The second-messiest watch of the 2020 Spring season, Wave, Listen To Me is not a show easily classified or dissected. Wave is a situational dramedy with only an intermittent head for drama and good jokes only about half the time. It's hardly a bad series, but "uniquely frustrating" might be a good way to put it.

Despite having one of the most promising opening episodes of the season, Wave often feels hesitant to explore its own central premise--loud, motormouthed, opinionated woman has a graveyard shift radio show broadcast across Japan’s northern province--in favor of flaky attempts at romance, hacky gay jokes, spotty dramatic arcs, and a number of other things. Part of this comes down to the show’s unusual main character. Minare, the aforementioned radio show host, is the rare anime protagonist who is an adult woman. Indeed, anything else you could or couldn’t say about Wave, it goes through no pains to sexualize its lead, and both of these are things to be commended. Minare is a fascinating, complicated character, but Wave does not always seem to know what to do with her, and how well the series actually uses her and her many layers varies. Not coincidentally, so does its general quality, and you will find that the two have a more or less 1 to 1 correlation.
In the show’s weaker arcs, Minare, and the fact that she is an adult woman who is also wildly dysfunctional, feels like the butt of a joke. She is at various points forced to save face at the restaurant she works at, gets into a massive misunderstanding where she thinks a neighbor murdered someone, and so on, and so forth. These are the show’s weaker arcs by a wide margin and it’s a shame they take up a good half of its runtime, and it doesn’t help that they’re pockmarked by grody, occasionally downright problematic jokes. Conversely, when the show gives Minare an equal and opposite. Such as her equally dysfunctional (and much scuzzier) ex Mitsuo, it does much better. The moment that concludes that arc, where Minare almost falls for him again, only to realize he hasn’t changed at all and then promptly throws him over her head with her legs, is one of the show’s best.
By far though the best episodes are those few that take place mostly in the radio booth, and sadly it really is just a few. These episodes (which include the premiere, possibly its strongest episode overall) make the full use of voice actress Riho Sugiyama’s powerful timbre and rapidfire delivery, and they’re as much an audio treat as visually. Sugiyama’s voice is a gift, and any time she gets to fully wild out as Minare it’s a pleasure to hear.

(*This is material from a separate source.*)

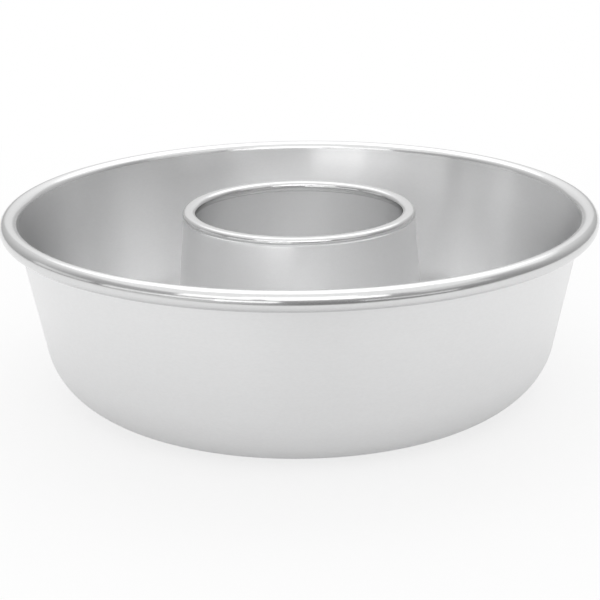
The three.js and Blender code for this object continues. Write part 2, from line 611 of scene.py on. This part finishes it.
def satin_aluminium(name, colour, roll_painted_shade, finish):
    """Satin aluminium with turning marks and short grain, and rolls that a tool has closed, with painted
    shade.

    The marks' coordinate is the direction from the axis, which changes slowly round the pan, with the place
    round the section, which changes fast, so noise on it is drawn out into rings. Marks and streaks go far
    round the pan, and the grain is the same noise at a scale that leaves it a millimetre or two long.
    """
    material, tree = blank_material(name)
    place = object_place(tree)
    section = attribute_value(tree, "round_section")
    rolled = attribute_value(tree, "rolled")
    level = vector_math(tree, "MULTIPLY", place, (1, 1, 0))[0]
    facing = axes(tree, vector_math(tree, "NORMALIZE", level)[0])
    rings = add_node(
        tree, "ShaderNodeCombineXYZ", ("X", facing["X"]), ("Y", facing["Y"]), ("Z", section)
    ).outputs[0]

    def noise(coordinate, scale, detail):
        mapping = add_node(tree, "ShaderNodeMapping", ("Vector", coordinate))
        mapping.inputs["Scale"].default_value = scale
        scaled = ("Vector", mapping.outputs[0])
        return add_node(tree, "ShaderNodeTexNoise", scaled, Scale=1, Detail=detail).outputs["Fac"]

    def remap(pattern, low, high):
        return ranged(tree, pattern, NOISE_SPREAD, low, high)

    marks = noise(rings, *TURNING_MARKS)
    streaks = noise(rings, *STREAKS)
    grain = noise(rings, *GRAIN)
    mottle = noise(place, *MOTTLE)
    handling = noise(place, *HANDLING)

    streaked = remap(streaks, -STREAK_ROUGHNESS, STREAK_ROUGHNESS)
    handled = remap(handling, finish.roughness - HANDLING_ROUGHNESS, finish.roughness + HANDLING_ROUGHNESS)
    polish = ranged(tree, rolled, SHARE_SPREAD, 0, finish.roll_polish)
    roughness = number_math(tree, "SUBTRACT", number_math(tree, "ADD", streaked, handled), polish)
    # colour scale: random tone of the finish, times the rolls' painted shade
    shade = remap(streaks, 1 - STREAK_SHADE, 1)
    for other in (
        remap(handling, 1 - HANDLING_SHADE, 1),
        remap(mottle, 1 - MOTTLE_SHADE, 1),
        remap(grain, 1 - GRAIN_SHADE, 1),
        # painted shade over the rolls, which dims their highlights
        ranged(tree, rolled, SHARE_SPREAD, 1, 1 - roll_painted_shade),
    ):
        shade = number_math(tree, "MULTIPLY", shade, other)
    relief = remap(marks, 0, MARK_HEIGHT)
    bump = add_node(
        tree, "ShaderNodeBump", ("Height", relief), Strength=MARK_STRENGTH, Distance=MARK_DISTANCE
    )
    round_axis = add_node(tree, "ShaderNodeTangent", direction_type="RADIAL", axis="Z")
    metal = add_node(
        tree,
        "ShaderNodeBsdfPrincipled",
        ("Base Color", vector_math(tree, "MULTIPLY", colour, shade)[0]),
        ("Roughness", roughness),
        ("Normal", bump.outputs[0]),
        ("Tangent", round_axis.outputs[0]),
        Metallic=1,
        Anisotropic=finish.brushing,
        Anisotropic_Rotation=ACROSS_MARKS,
    )
    show(tree, metal.outputs[0])
    return material


def stage_material(name):
    """An empty material for a stage piece, with its node tree.

    A stage piece that glows is too broad to aim light rays at, so the rays are kept for the lamps.
    """
    material, tree = blank_material(name)
    material.cycles.emission_sampling = "NONE"
    return material, tree


def paint(tree, colour):
    shader = add_node(tree, "ShaderNodeBsdfDiffuse")
    shader.inputs["Color"].default_value = (*colour, 1)
    return shader.outputs[0]


def table_white(look):
    """White table: matt paint, with some of its own white over it for the camera and for reflections.

    For a camera ray, the share of its own white rises with the distance from the pan's middle, from the
    shadow fill to 1. For a glossy or a transmission ray it is the mirror fill.
    """
    material, tree = stage_material("table_white")
    ray = add_node(tree, "ShaderNodeLightPath").outputs
    away = vector_math(tree, "LENGTH", object_place(tree))["Value"]
    camera_share = ranged(tree, away, (0, look.shadow_reach), look.shadow_fill, 1)
    mirrored = number_math(tree, "ADD", ray["Is Glossy Ray"], ray["Is Transmission Ray"])
    mirror_share = number_math(tree, "MULTIPLY", mirrored, look.mirror_fill)
    share_seen = number_math(tree, "MULTIPLY_ADD", ray["Is Camera Ray"], camera_share, mirror_share)
    white = add_node(tree, "ShaderNodeEmission", Strength=1).outputs[0]
    show(tree, mixed(tree, share_seen, paint(tree, look.table_colour), white))
    return material


def painted_dark_reflection(look):
    """Dark grey painted shade, lighter by painted light in proportion to how far left of the pan it lies.
    """
    material, tree = stage_material("painted_dark_reflection")
    # painted light: share of the lighter grey, rising towards the left of the pan
    lit = ranged(tree, axes(tree, object_place(tree))["X"], (-look.cloth_fade, 0), 1, 0)
    show(tree, mixed(tree, lit, paint(tree, look.cloth_colour), paint(tree, look.cloth_painted_light)))
    return material


def tent_fabric(look):
    """Fabric lit from outside, brighter at the top and at the back.

    Its brightness rises with its height in proportion, and so does what the back half has more, times the
    share of the radius by which it lies behind the pan.
    """
    material, tree = stage_material("tent_fabric")
    apart = axes(tree, object_place(tree))

    def rising(axis, low, high):
        return ranged(tree, apart[axis], (0, look.tent_radius), low, high)

    brightness = number_math(
        tree,
        "MULTIPLY_ADD",
        rising("Y", 0, 1),
        rising("Z", look.back_foot, look.back_top),
        rising("Z", look.tent_foot, look.tent_top),
    )
    show(tree, add_node(tree, "ShaderNodeEmission", ("Strength", brightness)).outputs[0])
    return material


def stage_piece(name, points, faces, material):
    mesh = bpy.data.meshes.new(name)
    mesh.from_pydata(points, [], faces)
    mesh.materials.append(material)
    piece = new_object(name, mesh)
    return piece


TENT_SIDES = 72


def lay_table(look):
    """A round table, with a wall of light tent on its edge that the camera doesn't see.

    Both come from one ring of points at the radius times each angle's cosine and sine. The world's plain
    white lies beyond, over the wall and for the camera through it.
    """
    angle = FULL_TURN * np.arange(TENT_SIDES) / TENT_SIDES
    ring = look.tent_radius * np.stack([np.cos(angle), np.sin(angle), np.zeros(TENT_SIDES)], -1)
    stage_piece("table", ring, [tuple(range(TENT_SIDES))], table_white(look))
    here = np.arange(TENT_SIDES)
    after = (here + 1) % TENT_SIDES
    wall = np.stack([after, here, here + TENT_SIDES, after + TENT_SIDES], -1)
    upper = ring + (0, 0, look.tent_radius)
    tent = stage_piece("light_tent", np.concatenate([ring, upper]), wall, tent_fabric(look))
    tent.visible_camera = False


CLOTH_LIFT = 0.0005  # the cloth lies on the table
CLOTH_HALF_WIDTH = 0.5  # in tent radii, to either side of the pan
CLOTH_REACH = 0.8  # in tent radii, from the pan's middle to the cloth's far edge


def lay_cloth(look):
    """Dark cloth on the camera's side of the table, which only reflections show: painted shade for the
    unlit room.

    Its reflection is the dark line that shows the roundness of the rim.
    """
    half = look.tent_radius * CLOTH_HALF_WIDTH
    near, far = -look.cloth_edge, -look.tent_radius * CLOTH_REACH
    corners = [(x, y, CLOTH_LIFT) for x, y in ((-half, far), (half, far), (half, near), (-half, near))]
    cloth = stage_piece("painted_dark_reflection", corners, [(0, 1, 2, 3)], painted_dark_reflection(look))
    cloth.visible_camera = cloth.visible_diffuse = cloth.visible_shadow = False
    cloth.visible_transmission = cloth.visible_volume_scatter = False


# Soft boxes: azimuth and elevation in degrees, width and height in metres, and brightness (1 is white).
LAMPS = {
    "lamp_back_top": (180, 56, 1.8, 1.0, 0.39),
    "lamp_top_back": (180, 76, 1.2, 0.5, 0.50),
    "lamp_back": (180, 26, 1.6, 0.8, 0.16),
    "lamp_right_back": (128, 50, 0.8, 0.9, 0.20),
    "lamp_front_high": (0, 51, 0.9, 0.45, 0.45),
    "lamp_front": (10, 37, 1.1, 0.4, 1.12),
    "lamp_front_left": (328, 38, 0.7, 0.5, 0.82),
    "lamp_front_left_low": (342, 13, 0.6, 0.35, 1.06),
    "lamp_left_front_low": (323, 13, 0.6, 0.35, 0.71),
    "lamp_left_low": (300, 13, 0.7, 0.35, 0.58),
    "lamp_far_left_low": (266, 13, 0.9, 0.35, 0.32),
    "lamp_right": (60, 35, 0.8, 0.6, 0.20),
    "lamp_right_low": (38, 5, 1.0, 0.25, 0.50),
}
LAMP_DISTANCE = 1.6
WATTS_PER_BRIGHTNESS = 4  # for each square metre of a soft box


def looking_back(outward):
    """Turn of a lamp or camera that stands out in a direction and looks back along it."""
    return outward.to_track_quat("Z", "Y").to_matrix().to_4x4()


def hang_lamp(name, azimuth, elevation, width, height, brightness):
    """A soft box at a distance from the pan. Azimuth 0 is the camera's side and 90 is the right.

    Its direction is the azimuth's sine and minus cosine, times the elevation's cosine, and the elevation's
    sine upwards.
    """
    turn, rise = math.radians(azimuth), math.radians(elevation)
    outward = Vector((math.sin(turn) * math.cos(rise), -math.cos(turn) * math.cos(rise), math.sin(rise)))
    light = bpy.data.lights.new(name, "AREA")
    light.shape = "RECTANGLE"
    light.size, light.size_y = width, height
    light.energy = WATTS_PER_BRIGHTNESS * width * height * brightness
    lamp = new_object(name, light)
    lamp.matrix_world = Matrix.Translation(outward * LAMP_DISTANCE) @ looking_back(outward)


def white_world():
    """Plain white all round, at a strength of 1."""
    world = bpy.data.worlds.new("white_studio")
    world.use_nodes = True
    world.cycles.sampling_method = "NONE"
    tree = world.node_tree
    tree.nodes.clear()
    white = add_node(tree, "ShaderNodeBackground", Strength=1)
    white.inputs["Color"].default_value = (1, 1, 1, 1)
    add_node(tree, "ShaderNodeOutputWorld", ("Surface", white.outputs[0]))
    bpy.context.scene.world = world


SENSOR_WIDTH = 36  # in millimetres, as the focal length is
FOCAL_LENGTH = 89.148
AIM_SIDE = -0.00006  # in metres, how far to the right of the pan's middle the camera looks
NEAREST, FARTHEST = 0.05, 50  # in metres, between them the camera sees


def aim_camera(look):
    """The camera: at a distance and elevation in front of the pan, and rolled about its own axis."""
    rise = look.lens_height
    back = Vector((0, -math.cos(rise), math.sin(rise)))
    aim = Vector((AIM_SIDE, 0, look.aim_height))
    data = bpy.data.cameras.new("camera")
    data.sensor_width = SENSOR_WIDTH
    data.lens = FOCAL_LENGTH
    data.clip_start, data.clip_end = NEAREST, FARTHEST
    camera = new_object("camera", data)
    camera.matrix_world = (
        Matrix.Translation(aim + back * look.lens_distance)
        @ looking_back(back)
        @ Matrix.Rotation(look.lens_roll, 4, "Z")
    )
    bpy.context.scene.camera = camera


class CAKEPAN_OT_spin_shell(Operator):
    """Spin the shell of the pan from one sheet, from the floor's hole out to the rolled rim"""

    bl_idname = "cake_pan.spin_shell"
    bl_label = "Spin the shell"

    def execute(self, context):
        pan, finish = context.scene.cake_pan, context.scene.cake_pan.finish
        shell = turned_sheet("spun_shell", pan.sheet, *shell_line(pan.sheet, pan.shell, pan.tube))
        metal = satin_aluminium("satin_shell", finish.shell_colour, finish.rim_painted_shade, finish)
        shell.data.materials.append(metal)
        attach(shell, "root")
        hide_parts("pan_shell")
        return {"FINISHED"}


class CAKEPAN_OT_form_tube(Operator):
    """Form the centre tube from one sheet, from the flare under the floor up to the rolled top"""

    bl_idname = "cake_pan.form_tube"
    bl_label = "Form the centre tube"

    def execute(self, context):
        pan, finish = context.scene.cake_pan, context.scene.cake_pan.finish
        tube = turned_sheet("rolled_tube", pan.sheet, *tube_line(pan.sheet, pan.shell, pan.tube))
        metal = satin_aluminium("satin_tube", finish.tube_colour, finish.top_painted_shade, finish)
        tube.data.materials.append(metal)
        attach(tube, "root")
        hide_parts("center_tube")
        return {"FINISHED"}


class CAKEPAN_OT_lay_stage(Operator):
    """Lay the white table in its light tent, hang the soft boxes and aim the camera"""

    bl_idname = "cake_pan.lay_stage"
    bl_label = "Lay the stage"

    def execute(self, context):
        look = context.scene.cake_pan.stage
        lay_table(look)
        lay_cloth(look)
        for name, lamp in LAMPS.items():
            hang_lamp(name, *lamp)
        white_world()
        aim_camera(look)
        context.scene.view_settings.view_transform = "Standard"
        return {"FINISHED"}


class VIEW3D_PT_cake_pan(Panel):
    """Every setting of the pan and its stage, and the operators that make them."""

    bl_label = "Angel Food Cake Pan"
    bl_space_type = "VIEW_3D"
    bl_region_type = "UI"
    bl_category = "Cake Pan"

    def draw(self, context):
        for name in CakePan.__annotations__:
            box = self.layout.box()
            box.label(text=name.capitalize())
            settings = getattr(context.scene.cake_pan, name)
            for field in type(settings).__annotations__:
                box.prop(settings, field)
        for operator in OPERATORS:
            self.layout.operator(operator.bl_idname)


OPERATORS = (CAKEPAN_OT_spin_shell, CAKEPAN_OT_form_tube, CAKEPAN_OT_lay_stage)
CLASSES = (
    SheetSizes,
    ShellSizes,
    TubeSizes,
    FinishLooks,
    StageLooks,
    CakePan,
    *OPERATORS,
    VIEW3D_PT_cake_pan,
)


def register():
    for kind in CLASSES:
        bpy.utils.register_class(kind)
    bpy.types.Scene.cake_pan = PointerProperty(type=CakePan)


def unregister():
    del bpy.types.Scene.cake_pan
    for kind in reversed(CLASSES):
        bpy.utils.unregister_class(kind)


def main():
    register()
    bpy.ops.cake_pan.spin_shell()
    bpy.ops.cake_pan.form_tube()
    bpy.ops.cake_pan.lay_stage()


if __name__ == "__main__":
    main()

The other aspect of Wave is that it’s intensely regional. The series takes place entirely in Hokkaido, and the show’s finale emphasizes the strong communal spirit of Japan’s northernmost island. This, too, is intriguing, though it’s only explored intermittently.
In general, Wave is at its best when it has a strong focus. Otherwise, it tends to meander in a less-than-flattering way. Of the many side-plots, only that of Mizuho, Minare’s sometimes-roommate and also sometimes-girl crush, and her tentative grasp at her dream of becoming station director is terribly compelling. Even this, due perhaps simply to Wave’s source material being in-progress, is not actually resolved in the series.

The arc, such as it is, of Mikie Tachibana, a profoundly odd restaurant coworker of Minare's, also almost gets there, but there's just not enough time spent on it for it to really connect. And that's really just Wave's core issue. It wants to tell all of these stories, and more, but commits fully to none of them, and is ultimately done in by the limitations of TV anime as a format. There's only so much you can squeeze into 5 hours.
It's not all squandered potential though, by any means. The finale, where Minare must keep the show running through a sudden, unexpected natural disaster in the form of a strong earthquake, provides an interesting glimpse at where Wave might go if it gets another season, casting Minare in a more even-handed role as a grounding rod for the station’s many listeners. It’s worth wanting. As scattershot as Wave, Listen To Me! often is, Minare is a hell of a compelling character, and she deserves another twelve episodes to stretch her legs. That much, we can hope for.